Tips for Routine Monthly Checking
For consumers across FESCO’s service area, the practical routine that works best:
- Save your reference number in your phone, with a note for which property it belongs to
- Check the bill on or after the 22nd of each month (most FESCO bills are generated by then)
- Pay at least three days before the due date to avoid reconciliation delays
- Keep a folder of saved bill PDFs for tax records and dispute reference
For ongoing reporting on Pakistan’s power sector, including FESCO performance and tariff changes, news outlets like Dawn cover developments regularly.
Conclusion
Checking your FESCO bill online is straightforward once you know about the U/R suffix and what to enter. Type the 14 digits, not the trailing letter, and the bill loads in seconds.
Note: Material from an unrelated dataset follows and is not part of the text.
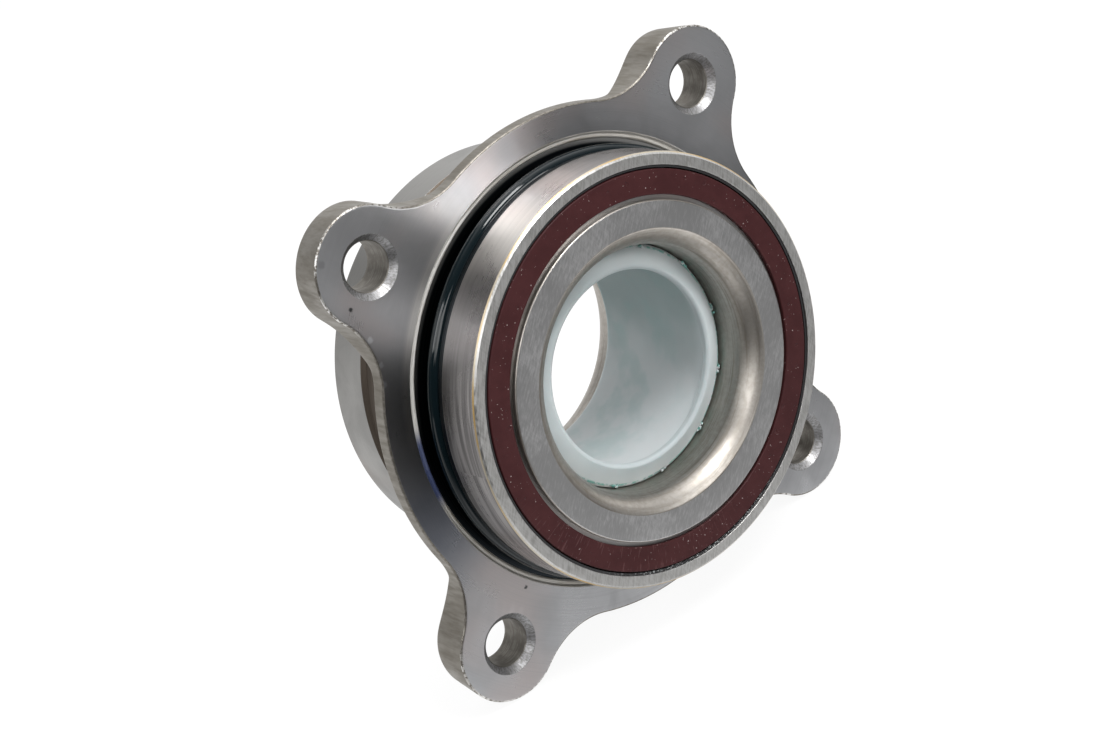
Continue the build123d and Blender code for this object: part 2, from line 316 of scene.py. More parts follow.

The U/R suffix is a holdover from a different era of FESCO operations, but understanding it saves you the most common cause of online check frustration.
For routine month-to-month use, save the reference number, set up SMS alerts at your nearest FESCO sub-division office, and the monthly bill check becomes a fast routine. Industrial consumers in Faisalabad benefit most from a structured approach, but the same principles apply for everyone with a FESCO connection.